In 1999, the album Strange Times, proved to be the group's first album in almost two decades to be more than moderately received by British critics. It was recorded in Recco, Italy, at Hayward's suggestion, and featured keyboards and arrangements from Italian musician Danilo Madonia.  On Strange Times Ray Thomas sings with Hayward and Lodge on Sooner or Later (Walkin' on Air).
In 2001, an IMAX film was released, entitled Journey into Amazing Caves, which shows the symbolism coming back. One of these songs is entitled Water.

Past the midnight hour, and now the Prince seeks Cinderella with the crystal slipper.....

Once you have been to the Light you never forget.

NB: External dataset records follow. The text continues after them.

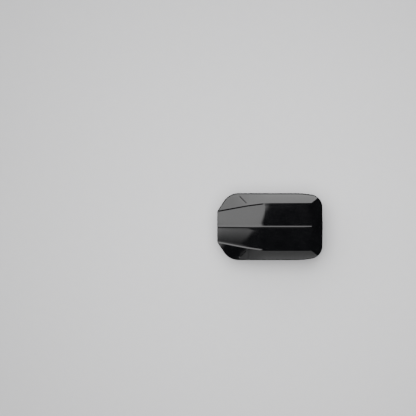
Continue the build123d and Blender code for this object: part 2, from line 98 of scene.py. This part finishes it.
def material(name, color, rough, metallic=0.0, spread=0.12, grain=400, bump=0.1, depth=0.0002,
             scratch=0.0, coat=0.0, specular=0.5, sheen=0.0, weave=0):
    """A procedural finish: colour variation, a roughness map, fine relief and optional brushing or weave."""
    mat = bpy.data.materials.new(name)
    mat.use_nodes = True
    mat.node_tree.nodes.clear()
    t = Tree(mat.node_tree)
    place = t.add("ShaderNodeTexCoord").outputs["Object"]
    cloud = noise(t, place, CLOUD_SCALE, 5.0)
    fine = noise(t, place, float(grain), 3.0)
    height = fine
    if scratch:
        stretched = t.add("ShaderNodeMapping", {"Vector": place, "Scale": BRUSHED}).outputs[0]
        height = noise(t, stretched, scratch, 4.0)
    if weave:
        along = wave(t, place, weave, 0.6, "X")
        across = wave(t, place, weave * 0.8, 0.4, "Y")
        height = t.math("ADD", t.math("MULTIPLY", along, across), t.math("MULTIPLY", fine, 0.3))
    mixed = t.math("ADD", t.math("MULTIPLY", cloud, 0.6), t.math("MULTIPLY", height, 0.4))
    ramp_node = t.add("ShaderNodeValToRGB", {"Fac": mixed})
    darkest = [max(0.0, c * (1 - spread)) for c in color]
    palest = [min(1.0, c * (1 + spread) + 0.002) for c in color]
    for stop, at, shade in zip(ramp_node.color_ramp.elements, PATTERN, (darkest, palest)):
        stop.position = at
        stop.color = (*shade, 1)
    low, high = PATTERN
    smoothest, roughest = rough * 0.85, min(1.0, rough * 1.18)
    limits = {0: mixed, 1: low, 2: high, 3: smoothest, 4: roughest}
    rough_map = t.add("ShaderNodeMapRange", limits)
    relief = t.add("ShaderNodeBump", {"Height": height, "Strength": bump, "Distance": depth})
    shader = t.add("ShaderNodeBsdfPrincipled", {
        "Base Color": ramp_node.outputs[0],
        "Roughness": rough_map.outputs[0],
        "Normal": relief.outputs[0],
        "Metallic": metallic,
        "Specular IOR Level": specular,
        "Coat Weight": coat,
        "Coat Roughness": 0.04,
        "Sheen Weight": sheen,
    })
    t.add("ShaderNodeOutputMaterial", {"Surface": shader.outputs[0]})
    return mat


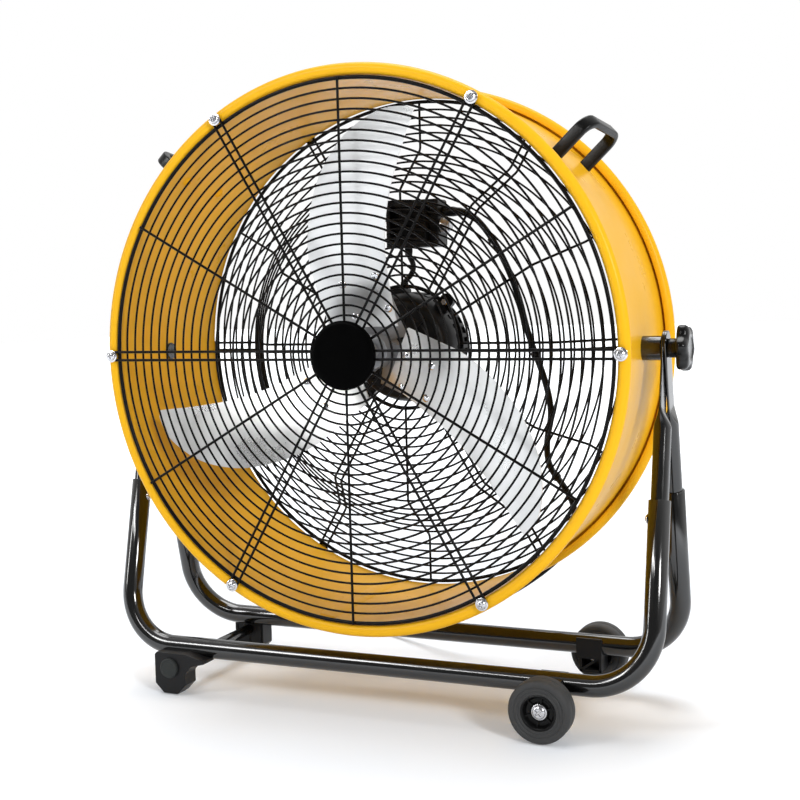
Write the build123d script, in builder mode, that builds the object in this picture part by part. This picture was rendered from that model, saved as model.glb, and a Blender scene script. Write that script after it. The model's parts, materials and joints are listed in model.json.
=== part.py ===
from build123d import *
import math
import os

# Portable drum fan, millimetres. X is to the viewer's right, Y to the back, Z up, floor at Z = 0.
# The drum faces the front (-Y) and tilts between two leaning tube frames about the X axis.

# ---- driving dimensions: stand ----
pivot_height = 428.0        # tilt axis above the floor
base_half_depth = 84.5      # each base tube in front of or behind the tilt axis
base_tube_height = 55.5     # centre line of the base tubes above the floor
stand_half_width = 343.5    # centre line of the uprights from the middle
base_tube_d = 25.0
base_tube_wall = 2.4
tube_sides = 16
base_bend_radius = 70.0
upright_clearance = 0.05    # round the upright inside the base tube
upright_wall = 1.6
socket_depth = 42.0         # upright pushed into the base tube
socket_end_drop = 172.0     # top end of the base tube below the tilt axis, along the frame
strap_width = 28.0          # flattened end of an upright
strap_thickness = 3.0
strap_length = 66.0         # flat part below the tilt axis
flare_length = 22.0         # from flat to round
frame_gap = 0.3             # between the drum's spacer, the straps and the knob
stand_screw_d = 4.0
stand_screw_head_d = 9.0
stand_screw_head = 2.6
stand_screw_length = 6.5

# ---- driving dimensions: wheels and feet ----
wheel_d = 72.0
wheel_width = 28.0
wheel_x = 229.5
wheel_outer_face = 139.0    # outer face from the tilt axis, front and rear alike
wheel_sides = 32
tyre_chamfer = 4.0
hub_d = 40.0
hub_sides = 24
hub_recess = 8.0
hub_rim = 3.0
hub_boss_d = 20.0
axle_d = 8.0
axle_clearance = 0.08
axle_head_d = 18.0
axle_head_height = 4.0
wheel_side_gap = 0.5
bracket_width = 32.0
bracket_depth = 33.0
bracket_top = 63.0
bracket_bottom = 21.0
bracket_step = 2.0          # the lower part is this much narrower on each side
bracket_pocket = 18.0
bracket_wall = 3.0
saddle_clearance = 0.05
foot_x = -263.0
foot_width = 44.0
foot_depth = 25.0
foot_outer = 112.0          # outer face of a foot from the tilt axis
foot_top = 53.0
foot_corner = 12.0
foot_gusset = 28.0
foot_gusset_drop = 15.0
foot_bar_d = 14.0
foot_bar_height = 34.0
foot_cap_d = 25.0
foot_cap_thickness = 4.0
foot_pad_thickness = 4.0
foot_lift = 1.0             # moulding above the floor, standing on its rubber sole
foot_pad_width = 18.0
foot_pad_depth = 17.0

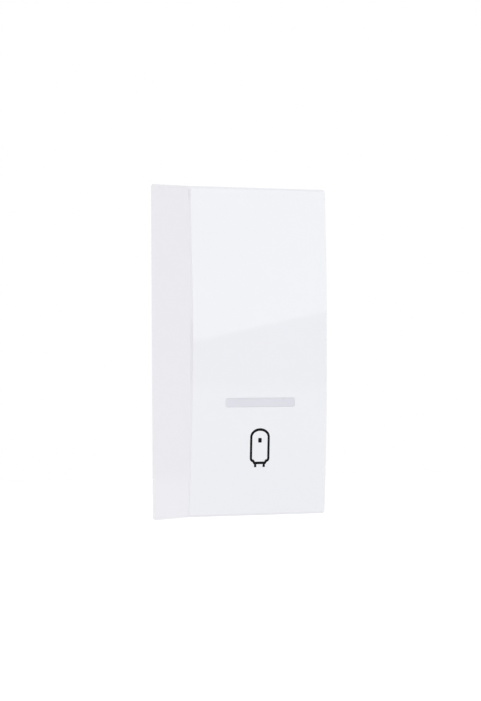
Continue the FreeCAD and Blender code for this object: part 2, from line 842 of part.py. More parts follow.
def contact_strap():
    """Bent strip from a terminal down into the contact chamber."""
    x_limits = (tip_x - strap_width / 2, tip_x + strap_width / 2)
    jog_z = press_z + chamber_half_height - strap_end_margin
    end_z = press_z - strap_end_margin
    tail = block(x_limits, (box_floor_y, strap_low_rear_y), (terminal_inner_z, jog_z))
    riser = block(x_limits, (box_floor_y, chamber_floor_y), (jog_z, jog_z + strap_thickness))
    foot = block(x_limits, (strap_high_front_y, chamber_floor_y), (jog_z, end_z))
    return joined([tail, riser, foot])


def terminal_clamp(x):
    """Brass block with a wire bore and a screw hole, lower row."""
    x_limits = (x - terminal_width / 2, x + terminal_width / 2)
    z_limits = (terminal_outer_z, terminal_inner_z)
    clamp = block(x_limits, (strap_low_rear_y, terminal_rear_y), z_limits)
    mouth = Vector(x, terminal_rear_y, terminal_wire_z)
    clamp = clamp.cut(rod(terminal_wire_radius, mouth, mouth - Vector(0, terminal_wire_depth, 0)))
    start = Vector(x, terminal_screw_y, terminal_outer_z)
    return clamp.cut(rod(terminal_screw_radius, start, Vector(x, terminal_screw_y, terminal_wire_z)))


def terminal_clamps():
    clamps = []
    for x in (-terminal_x, terminal_x):
        clamp = terminal_clamp(x)
        clamps = clamps + [clamp, upside(clamp)]
    return clamps


def terminal_screws():
    screws = []
    for x in (-terminal_x, terminal_x):
        face = Vector(x, terminal_screw_y, terminal_outer_z + terminal_screw_sink)
        up = Vector(0, 0, 1)
        screw = rod(terminal_screw_radius, face, face + up * terminal_screw_length)
        screw = screw.cut(slot_across(face, up * -1, terminal_screw_radius, screw_slot_depth))
        screws = screws + [screw, upside(screw)]
    return screws


def rear_cover():
    y_limits = (box_rear_y, rear_cover_rear_y)
    plate = rounded_block(box_half_width, box_half_height, box_corner_radius, box_middle_z, y_limits)
    lip_width = box_inner_half_width - rear_cover_lip_clearance
    lip_height = box_inner_half_height - rear_cover_lip_clearance
    lip_y = (box_rear_y - rear_cover_lip_depth, box_rear_y)
    lip = block_about(0, box_middle_z, lip_width, lip_height, lip_y)
    inside_width = lip_width - rear_cover_lip_thickness
    inside_height = lip_height - rear_cover_lip_thickness
    lip = lip.cut(block_about(0, box_middle_z, inside_width, inside_height, lip_y))
    cover = joined([plate, lip])
    for z in (terminal_wire_z, 2 * box_middle_z - terminal_wire_z):
        mouth = Vector(terminal_x, rear_cover_rear_y, z)
        entry = rod(wire_entry_radius, Vector(terminal_x, box_rear_y, z), mouth)
        cover = cover.cut(Part.makeCompound(pair(entry)))
    face = Vector(0, rear_cover_rear_y, box_middle_z)
    neck = face - Vector(0, rear_screw_head_height, 0)
    cover = cover.cut(taper(rear_screw_head_radius, face, rear_screw_radius, neck))
    return cover.cut(rod(rear_screw_radius, face, Vector(0, box_rear_y, box_middle_z)))


def rear_cover_screw():
    face = Vector(0, rear_cover_rear_y, box_middle_z)
    inward = Vector(0, -1, 0)
    head = rear_screw_head_radius
    height = rear_screw_head_height
    return countersunk_screw(face, inward, rear_screw_length, rear_screw_radius, head, height)


def lamp_straps():
    """Feet under the upper terminals with pins that reach the circuit board."""
    z_limits = (2 * box_middle_z - terminal_inner_z, 2 * box_middle_z - terminal_outer_z)
    x_limits = (terminal_x - strap_width / 2, terminal_x + strap_width / 2)
    foot = block(x_limits, (box_floor_y, strap_low_rear_y), z_limits)
    half = lamp_pin_width / 2
    pin_y = (strap_low_rear_y, board_front_y - lamp_pin_projection)
    return pair(joined([foot, block_about(terminal_x, lamp_pin_z, half, half, pin_y)]))


def circuit_board():
    y_limits = (board_front_y, board_rear_y)
    board = block((-board_half_width, board_half_width), y_limits, (board_low_z, board_high_z))
    for x, z in peg_places():
        hole = rod(peg_radius + peg_clearance, Vector(x, board_front_y, z), Vector(x, board_rear_y, z))
        board = board.cut(hole)
    half = lamp_pin_width / 2 + lamp_pin_clearance
    pin_holes = pair(block_about(terminal_x, lamp_pin_z, half, half, y_limits))
    return board.cut(Part.makeCompound(pin_holes))


def indicator_led():
    body_y = (board_front_y - led_body_depth, board_front_y)
    body = block_about(0, led_z, led_width / 2, led_height / 2, body_y)
    start = Vector(0, body_y[0], led_z)
    lens = taper(led_lens_radius, start, led_lens_top_radius, start - Vector(0, led_lens_depth, 0))
    return joined([body, lens])


def led_resistor():
    """Chip resistor with its two end caps."""
    half = resistor_length / 2
    height = resistor_height / 2
    front_y = board_front_y - resistor_depth
    body_y = (front_y + resistor_end_rise, board_front_y)
    body = block_about(0, resistor_z, half, height - resistor_end_rise, body_y)
    z_limits = (resistor_z - height, resistor_z + height)
    end_cap = block((half - resistor_end_length, half), (front_y, board_front_y), z_limits)
    return joined([body] + pair(end_cap))


def led_diode():
    """Moulded diode body with a tab folded down at each end."""
    rear_y = board_front_y - diode_standoff
    front_y = board_front_y - diode_depth
    middle_y = (rear_y + front_y) / 2
    sections = []
    for y, draft in ((rear_y, diode_draft), (middle_y, 0), (front_y, diode_draft)):
        sections.append(square_outline(diode_length / 2 - draft, diode_height / 2 - draft, y, diode_z))
    body = Part.makeLoft(sections, True, True)
    end_x = diode_length / 2 + diode_tab_thickness
    z_limits = (diode_z - diode_tab_width / 2, diode_z + diode_tab_width / 2)
    fold = block((diode_length / 2 - diode_draft, end_x), (middle_y, board_front_y), z_limits)
    return joined([body] + pair(fold))


def stop_buffers():
    inner = base_inner_half_height + buffer_edge_clearance
    outer = base_half_height - buffer_edge_clearance
    middle = buffer_spacing / 2
    x_limits = (middle - buffer_width / 2, middle + buffer_width / 2)
    return pair(block(x_limits, (base_rim_y - buffer_height, base_rim_y), (-outer, -inner)))


def save(name, shapes):
    """Write one node, as a group of separate solids where it holds several."""
    if isinstance(shapes, list):
        shape = Part.makeCompound(shapes)
    else:
        shape = shapes
    shape.exportStep("parts/" + name + ".step")


os.makedirs("parts", exist_ok=True)

save("key_cap", key_cap())
save("light_guide", light_guide())
save("key_carrier", key_carrier())
save("hinge_pin", hinge_pin())
save("base_housing", base_housing())
save("contact_cover", contact_cover())
save("contact_cover_screws", contact_cover_screws())
save("plunger", plunger())
save("plunger_springs", plunger_springs())
save("contact_pressure_spring", contact_pressure_spring())
save("bridge_contact", bridge_contact())
save("bridge_contact_tips", bridge_contact_tips())
save("fixed_contact_tips", fixed_contact_tips())
save("load_contact_strap", contact_strap())
save("line_contact_strap", across(contact_strap()))
save("terminal_clamps", terminal_clamps())
save("terminal_screws", terminal_screws())
save("rear_cover", rear_cover())
save("rear_cover_screw", rear_cover_screw())
save("lamp_straps", lamp_straps())
save("circuit_board", circuit_board())
save("indicator_led", indicator_led())
save("led_resistor", led_resistor())
save("led_diode", led_diode())
save("stop_buffers", stop_buffers())
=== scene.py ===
import math

import bpy
from mathutils import Matrix, Vector
from mathutils.bvhtree import BVHTree


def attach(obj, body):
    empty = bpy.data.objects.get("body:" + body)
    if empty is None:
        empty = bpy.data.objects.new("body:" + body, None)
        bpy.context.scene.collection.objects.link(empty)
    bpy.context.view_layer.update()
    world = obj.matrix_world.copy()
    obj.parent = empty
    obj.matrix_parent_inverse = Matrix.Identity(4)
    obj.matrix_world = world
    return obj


# Looks of the illuminated push button switch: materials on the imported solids, the printed symbol,
# the terminal numbers, the solder, and a white studio with the camera at the photo's viewpoint.
# Lengths are in metres: those on the object are written in millimetres times MM.

MM = 0.001

# Camera, fitted to the photo.
CAMERA_YAW = math.radians(29.379)
CAMERA_PITCH = math.radians(-0.575)
CAMERA_ROLL = math.radians(-0.322)
CAMERA_DISTANCE = 396.83 * MM
CAMERA_TARGET = Vector((-0.472, -6.8, 0.158)) * MM
CAMERA_LENS = 152.13
CAMERA_SENSOR = 36.0
CAMERA_NEAR = 0.01
CAMERA_FAR = 20.0

# Light levels. The world is white to the camera and in reflections, and AMBIENT to matt surfaces.
AMBIENT = 0.67
FRONT_RADIANCE = 0.96
FRONT_TINT = (0.955, 1.03, 1.01)
SIDE_RADIANCE = 1.32
TOP_RADIANCE = 0.35
WHITE_TINT = (1.0, 1.0, 1.0)
LAMP_DISTANCE = 1.2

# Lower edge of the front panel, which shows in the key as the line across it. Each end is seen from a
# point on the key along an azimuth and an elevation in degrees. The panel is shifted along that edge.
FRONT_START_POINT = Vector((-10.0, -11.0, 1.0)) * MM
FRONT_START_WAY = (28.5, -0.2)
FRONT_END_POINT = Vector((10.0, -11.0, 5.0)) * MM
FRONT_END_WAY = (31.1, 1.56)
FRONT_SHIFT = 0.6
FRONT_SIZE = (2.4, 2.2)

# Side and top panels, with their lower edges between two azimuths in degrees.
SIDE_AZIMUTHS = (-122, -102)
SIDE_ELEVATION = -8
SIDE_SIZE = (1.2, 1.2)
TOP_AZIMUTHS = (-20, 20)
TOP_ELEVATION = 62
TOP_SIZE = (1.4, 1.0)

# Dark card that the eased edge between the front and the left side reflects.
CARD_AZIMUTH = -60.6
CARD_WIDTH = 0.22
CARD_HEIGHT = 0.5

# Floor, far enough down to keep the object's shadow out of the photo's frame. It glows to the camera
# and in reflections, less near the object, and FLOOR_BOUNCE is its glow on matt surfaces.
FLOOR_Z = -60 * MM
FLOOR_SIZE = 2.3
FLOOR_NEAR_GLOW = 0.2
FLOOR_FAR_GLOW = 0.28
FLOOR_BOUNCE = 0.08
FLOOR_NEAR_RADIUS = 0.05
FLOOR_FAR_RADIUS = 0.13

# Water heater sign printed on the key.
INK_WIDTH = 0.34 * MM
INK_HEIGHT = 0.012 * MM
INK_DEPTH = 0.004 * MM
MITRE_LIMIT = 0.5
SYMBOL_X = 0.035 * MM
TANK_HALF_WIDTH = 1.33 * MM
TANK_TOP = -10.38 * MM
TANK_DOME_HEIGHT = 1.0 * MM
TANK_CORNER_RADIUS = 0.35 * MM
TANK_DOME_STEPS = 24
TANK_CORNER_STEPS = 6
TANK_LEDGE = -14.54 * MM
TANK_BOTTOM = -14.81 * MM
TANK_BOTTOM_HALF_WIDTH = 0.82 * MM
TANK_LEG_X = 0.65 * MM
TANK_LEG_END = -15.37 * MM
DOT_HALF_WIDTH = 0.26 * MM
DOT_HALF_HEIGHT = 0.31 * MM
DOT_CORNER_RADIUS = 0.1 * MM
DOT_CORNER_STEPS = 4
DOT_Z = -11.81 * MM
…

In March 2006, the first five of the band's 'Core Seven' albums, in other words

  • Days of Future Passed (1967)
  • In Search of the Lost Chord (1968)
  • On the Threshold of a Dream (1969)
  • To Our Children's Children's Children (1969)
  • A Question of Balance (1970)
  • Every Good Boy Deserves Favour (1971)
  • Seventh Sojourn (1972)

were re-released in SACD format with Deluxe Editions, featuring bonus songs and some rare previously unreleased tracks by the group.